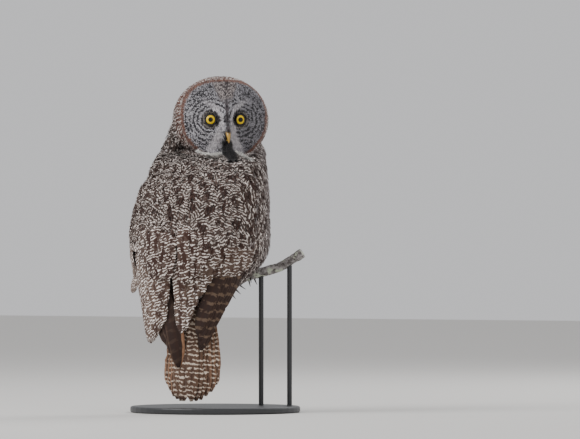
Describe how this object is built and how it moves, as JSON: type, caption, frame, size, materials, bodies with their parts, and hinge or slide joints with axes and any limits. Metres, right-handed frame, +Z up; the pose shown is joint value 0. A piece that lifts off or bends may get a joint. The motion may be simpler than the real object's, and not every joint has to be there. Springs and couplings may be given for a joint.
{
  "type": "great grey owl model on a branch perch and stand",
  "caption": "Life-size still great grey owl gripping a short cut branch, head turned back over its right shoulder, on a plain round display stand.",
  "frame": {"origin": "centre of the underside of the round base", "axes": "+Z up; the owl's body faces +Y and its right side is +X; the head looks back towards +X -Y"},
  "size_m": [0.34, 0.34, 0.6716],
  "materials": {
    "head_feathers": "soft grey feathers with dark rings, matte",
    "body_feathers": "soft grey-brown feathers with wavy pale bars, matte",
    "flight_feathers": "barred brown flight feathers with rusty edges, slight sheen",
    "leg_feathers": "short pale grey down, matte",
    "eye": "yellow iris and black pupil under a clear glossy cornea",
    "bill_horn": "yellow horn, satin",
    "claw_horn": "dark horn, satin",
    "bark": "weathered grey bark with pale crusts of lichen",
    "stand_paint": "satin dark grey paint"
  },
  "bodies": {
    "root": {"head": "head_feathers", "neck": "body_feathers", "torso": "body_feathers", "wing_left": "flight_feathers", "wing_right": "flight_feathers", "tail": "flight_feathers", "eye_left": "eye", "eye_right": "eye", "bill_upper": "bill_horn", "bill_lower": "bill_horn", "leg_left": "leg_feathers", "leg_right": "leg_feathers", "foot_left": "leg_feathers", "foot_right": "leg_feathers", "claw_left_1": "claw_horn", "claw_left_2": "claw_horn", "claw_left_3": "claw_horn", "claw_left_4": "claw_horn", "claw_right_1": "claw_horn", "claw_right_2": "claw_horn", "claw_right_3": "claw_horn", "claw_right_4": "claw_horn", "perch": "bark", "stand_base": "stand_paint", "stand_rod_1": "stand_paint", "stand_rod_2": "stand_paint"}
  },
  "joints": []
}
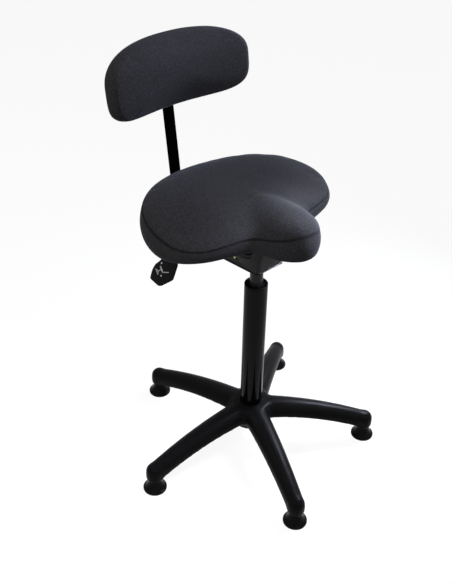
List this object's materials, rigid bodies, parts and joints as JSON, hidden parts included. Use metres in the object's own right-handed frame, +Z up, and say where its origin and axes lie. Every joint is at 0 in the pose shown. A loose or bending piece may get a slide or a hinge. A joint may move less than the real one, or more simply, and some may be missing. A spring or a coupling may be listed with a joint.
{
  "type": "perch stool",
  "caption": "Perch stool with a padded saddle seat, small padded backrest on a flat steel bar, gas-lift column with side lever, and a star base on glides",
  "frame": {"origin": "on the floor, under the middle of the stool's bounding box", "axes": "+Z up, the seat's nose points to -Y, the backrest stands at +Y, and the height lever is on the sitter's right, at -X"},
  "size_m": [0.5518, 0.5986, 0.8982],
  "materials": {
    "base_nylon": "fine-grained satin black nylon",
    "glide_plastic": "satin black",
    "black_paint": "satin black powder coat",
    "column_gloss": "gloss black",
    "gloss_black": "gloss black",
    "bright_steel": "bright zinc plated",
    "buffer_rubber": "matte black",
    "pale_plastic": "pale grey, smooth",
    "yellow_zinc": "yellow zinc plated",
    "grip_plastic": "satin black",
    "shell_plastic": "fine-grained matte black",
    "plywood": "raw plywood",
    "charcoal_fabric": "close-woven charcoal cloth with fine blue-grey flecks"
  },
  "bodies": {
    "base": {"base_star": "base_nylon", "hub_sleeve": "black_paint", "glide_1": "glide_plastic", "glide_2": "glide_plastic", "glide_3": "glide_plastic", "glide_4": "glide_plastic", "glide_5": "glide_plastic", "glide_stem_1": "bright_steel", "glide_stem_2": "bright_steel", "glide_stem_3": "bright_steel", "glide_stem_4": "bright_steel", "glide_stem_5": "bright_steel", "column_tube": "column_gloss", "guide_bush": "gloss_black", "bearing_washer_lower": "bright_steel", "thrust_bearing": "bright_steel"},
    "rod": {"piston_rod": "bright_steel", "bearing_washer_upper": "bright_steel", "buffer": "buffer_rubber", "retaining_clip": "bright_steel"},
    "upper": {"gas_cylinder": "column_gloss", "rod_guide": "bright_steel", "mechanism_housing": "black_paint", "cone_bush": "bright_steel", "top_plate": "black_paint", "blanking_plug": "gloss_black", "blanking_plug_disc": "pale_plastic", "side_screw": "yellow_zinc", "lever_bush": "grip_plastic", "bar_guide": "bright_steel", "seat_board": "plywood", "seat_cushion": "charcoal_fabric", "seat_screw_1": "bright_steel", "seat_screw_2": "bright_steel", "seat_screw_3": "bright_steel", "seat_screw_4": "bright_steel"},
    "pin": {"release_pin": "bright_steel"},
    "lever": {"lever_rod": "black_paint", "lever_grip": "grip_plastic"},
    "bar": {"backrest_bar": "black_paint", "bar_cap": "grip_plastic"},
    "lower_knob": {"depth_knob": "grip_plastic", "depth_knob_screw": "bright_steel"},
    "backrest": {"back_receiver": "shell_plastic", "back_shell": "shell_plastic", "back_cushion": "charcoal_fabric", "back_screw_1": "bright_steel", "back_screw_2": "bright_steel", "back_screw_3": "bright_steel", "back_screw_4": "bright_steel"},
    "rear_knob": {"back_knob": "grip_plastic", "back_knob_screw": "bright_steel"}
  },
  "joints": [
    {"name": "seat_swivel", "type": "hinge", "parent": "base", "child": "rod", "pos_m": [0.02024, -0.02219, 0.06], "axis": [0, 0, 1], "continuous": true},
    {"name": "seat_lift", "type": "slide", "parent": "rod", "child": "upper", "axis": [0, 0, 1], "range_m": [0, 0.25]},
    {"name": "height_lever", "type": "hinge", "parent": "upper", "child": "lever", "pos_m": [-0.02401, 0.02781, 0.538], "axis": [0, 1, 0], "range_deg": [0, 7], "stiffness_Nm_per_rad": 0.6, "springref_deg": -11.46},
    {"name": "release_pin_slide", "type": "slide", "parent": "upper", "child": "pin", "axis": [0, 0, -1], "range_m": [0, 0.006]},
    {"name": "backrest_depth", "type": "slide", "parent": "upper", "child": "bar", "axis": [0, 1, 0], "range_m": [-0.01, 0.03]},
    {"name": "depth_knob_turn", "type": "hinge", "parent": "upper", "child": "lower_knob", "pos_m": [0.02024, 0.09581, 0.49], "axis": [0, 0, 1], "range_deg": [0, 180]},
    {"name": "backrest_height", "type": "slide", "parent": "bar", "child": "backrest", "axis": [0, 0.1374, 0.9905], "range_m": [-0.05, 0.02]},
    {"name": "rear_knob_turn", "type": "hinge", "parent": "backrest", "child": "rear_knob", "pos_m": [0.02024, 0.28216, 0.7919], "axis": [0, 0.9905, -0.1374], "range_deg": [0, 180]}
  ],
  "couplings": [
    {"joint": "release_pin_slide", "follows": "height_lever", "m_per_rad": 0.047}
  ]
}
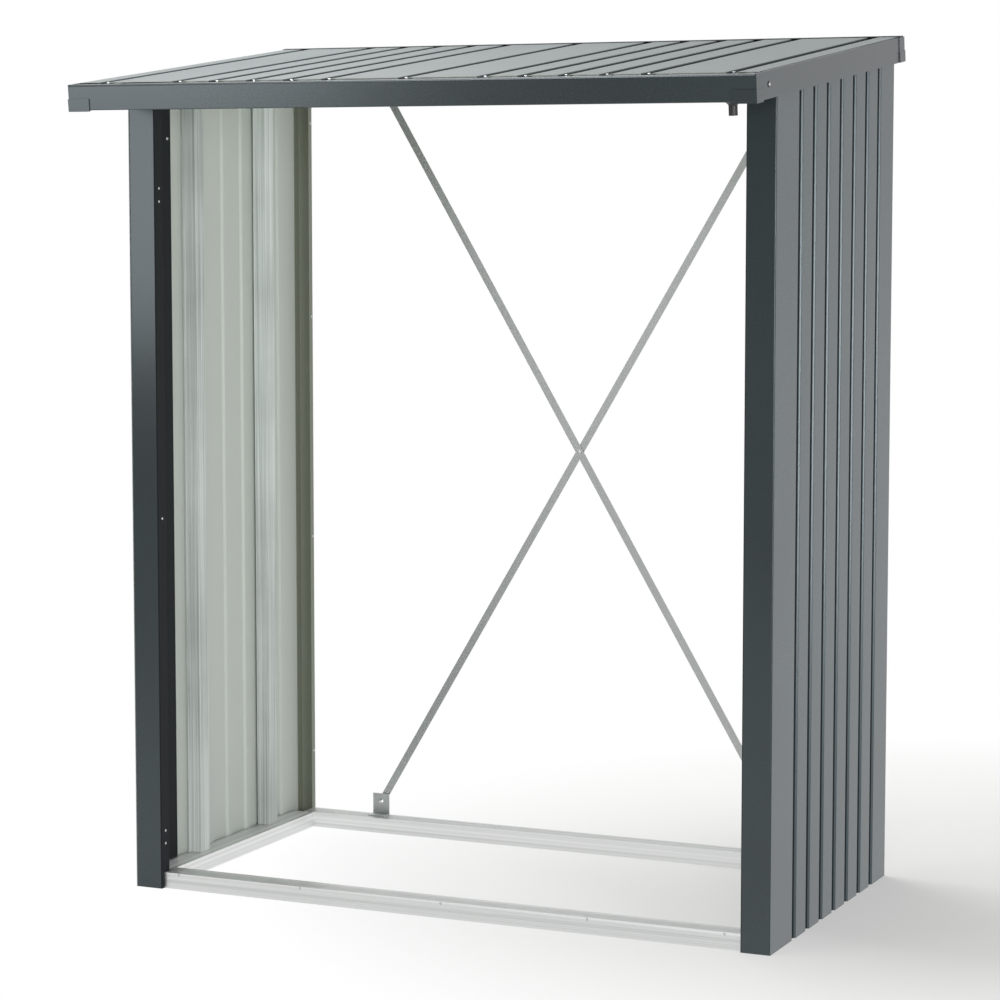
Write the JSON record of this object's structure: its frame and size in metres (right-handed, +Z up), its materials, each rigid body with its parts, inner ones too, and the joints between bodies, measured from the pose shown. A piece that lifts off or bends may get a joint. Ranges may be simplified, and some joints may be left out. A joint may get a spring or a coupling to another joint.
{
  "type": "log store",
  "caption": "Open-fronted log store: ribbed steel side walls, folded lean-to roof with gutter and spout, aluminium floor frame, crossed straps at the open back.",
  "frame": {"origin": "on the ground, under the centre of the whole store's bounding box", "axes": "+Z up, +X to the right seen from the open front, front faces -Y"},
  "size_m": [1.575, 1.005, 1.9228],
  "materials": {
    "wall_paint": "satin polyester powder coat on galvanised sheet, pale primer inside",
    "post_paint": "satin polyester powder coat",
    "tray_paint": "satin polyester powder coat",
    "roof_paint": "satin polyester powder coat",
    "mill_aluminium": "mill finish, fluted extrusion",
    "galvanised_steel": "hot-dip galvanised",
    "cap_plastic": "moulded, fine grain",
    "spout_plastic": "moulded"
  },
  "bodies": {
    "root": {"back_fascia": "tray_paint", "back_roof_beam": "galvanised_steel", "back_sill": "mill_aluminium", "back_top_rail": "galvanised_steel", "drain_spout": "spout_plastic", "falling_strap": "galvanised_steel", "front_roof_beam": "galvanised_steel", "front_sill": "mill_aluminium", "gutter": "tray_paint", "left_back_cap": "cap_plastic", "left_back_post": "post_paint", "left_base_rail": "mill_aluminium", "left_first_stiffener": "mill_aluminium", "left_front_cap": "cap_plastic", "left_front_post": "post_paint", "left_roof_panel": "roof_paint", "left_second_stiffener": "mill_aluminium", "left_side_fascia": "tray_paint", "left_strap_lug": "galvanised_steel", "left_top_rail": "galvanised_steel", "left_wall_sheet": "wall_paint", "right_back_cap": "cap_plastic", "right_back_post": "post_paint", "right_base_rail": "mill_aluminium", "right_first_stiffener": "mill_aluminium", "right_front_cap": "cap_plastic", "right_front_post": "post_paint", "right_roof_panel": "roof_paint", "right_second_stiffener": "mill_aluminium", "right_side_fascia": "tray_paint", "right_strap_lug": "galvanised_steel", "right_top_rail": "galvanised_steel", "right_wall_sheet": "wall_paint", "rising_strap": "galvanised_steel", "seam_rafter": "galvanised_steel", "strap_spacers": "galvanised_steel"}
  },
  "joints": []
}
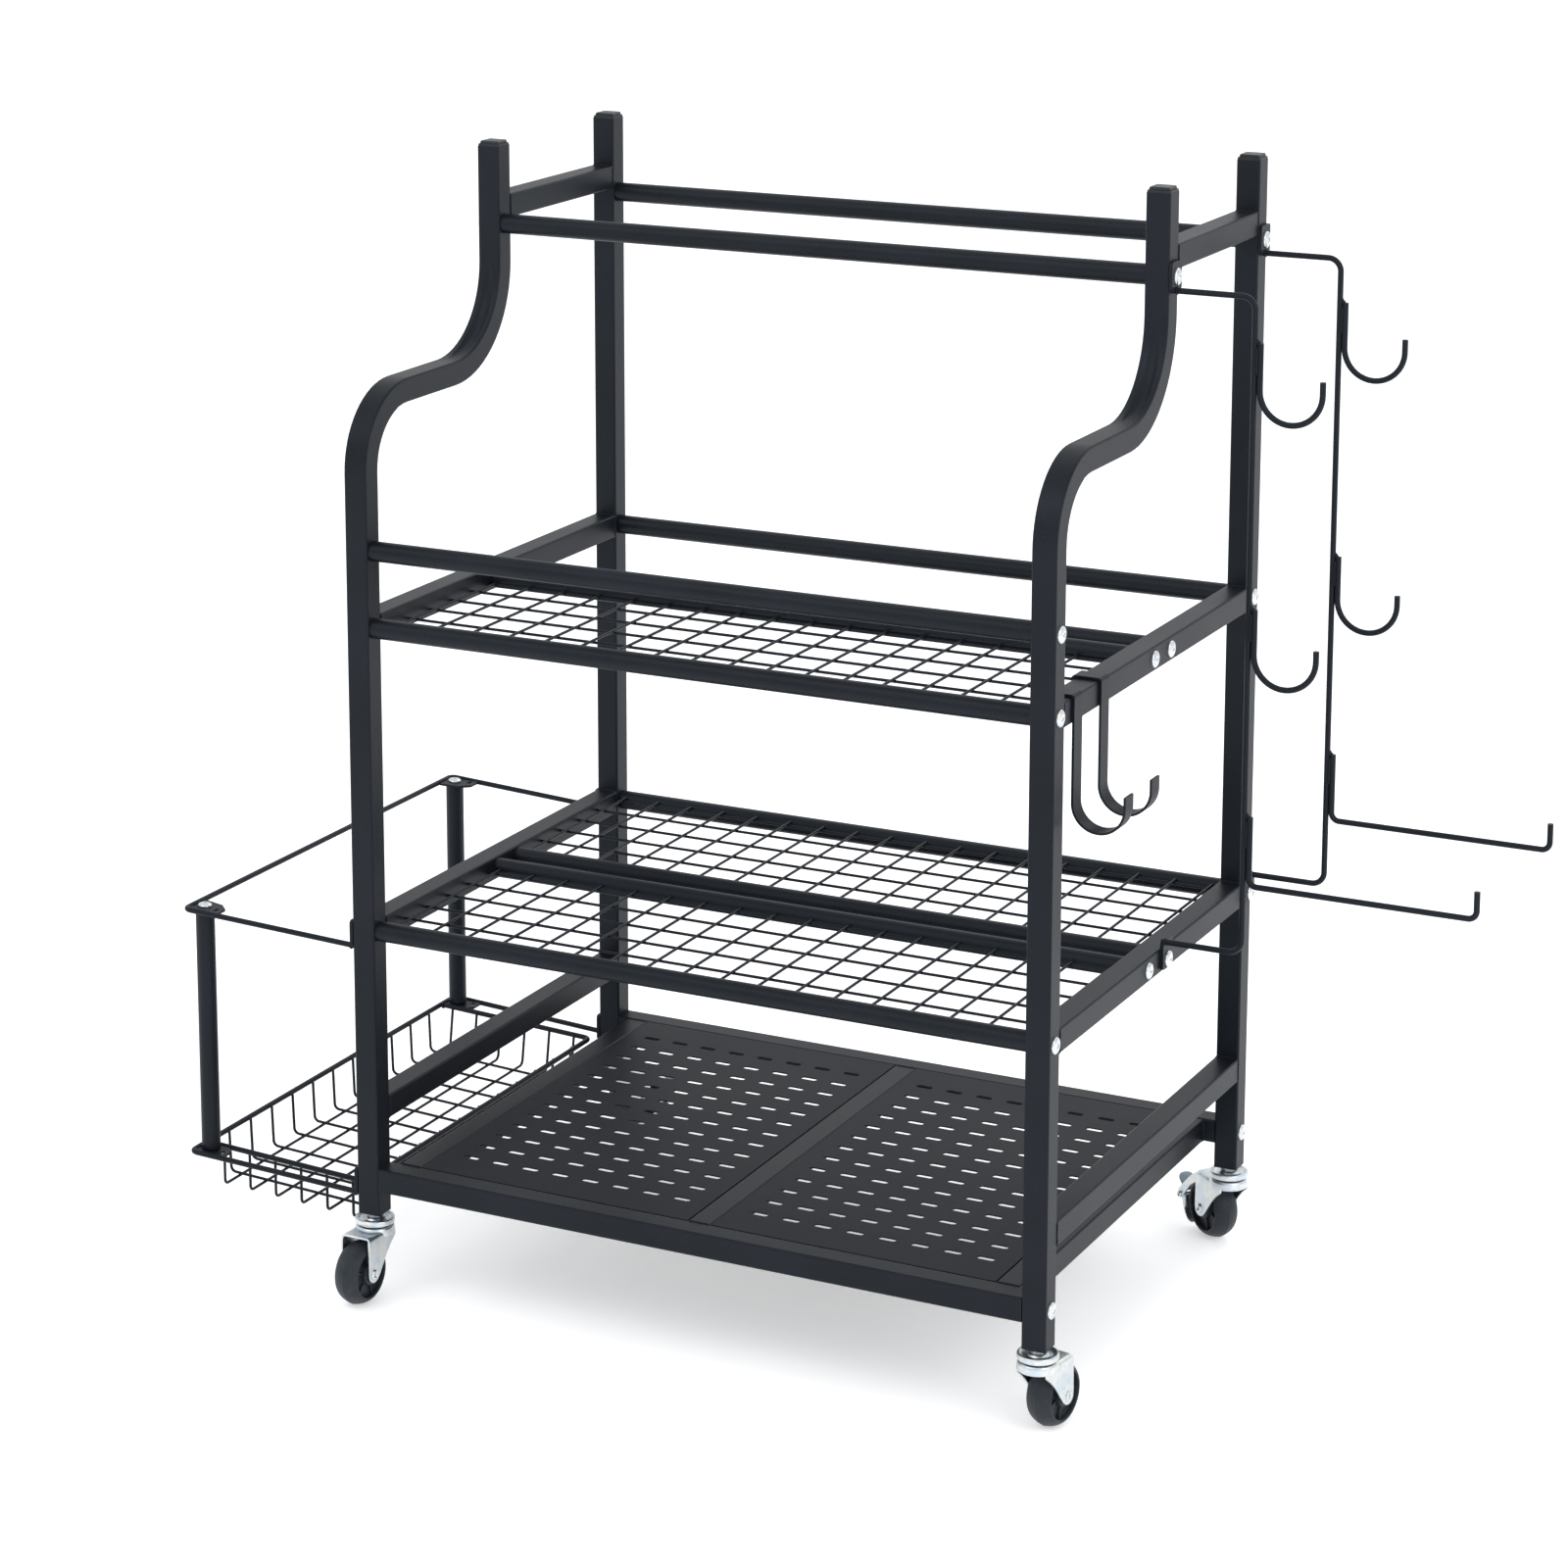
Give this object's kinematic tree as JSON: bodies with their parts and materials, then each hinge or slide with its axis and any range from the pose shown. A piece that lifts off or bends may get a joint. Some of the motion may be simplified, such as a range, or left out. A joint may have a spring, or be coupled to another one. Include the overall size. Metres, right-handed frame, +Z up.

:::

Give back only a number, the number of lines where the string "each" occurs.

Response to this exercise
2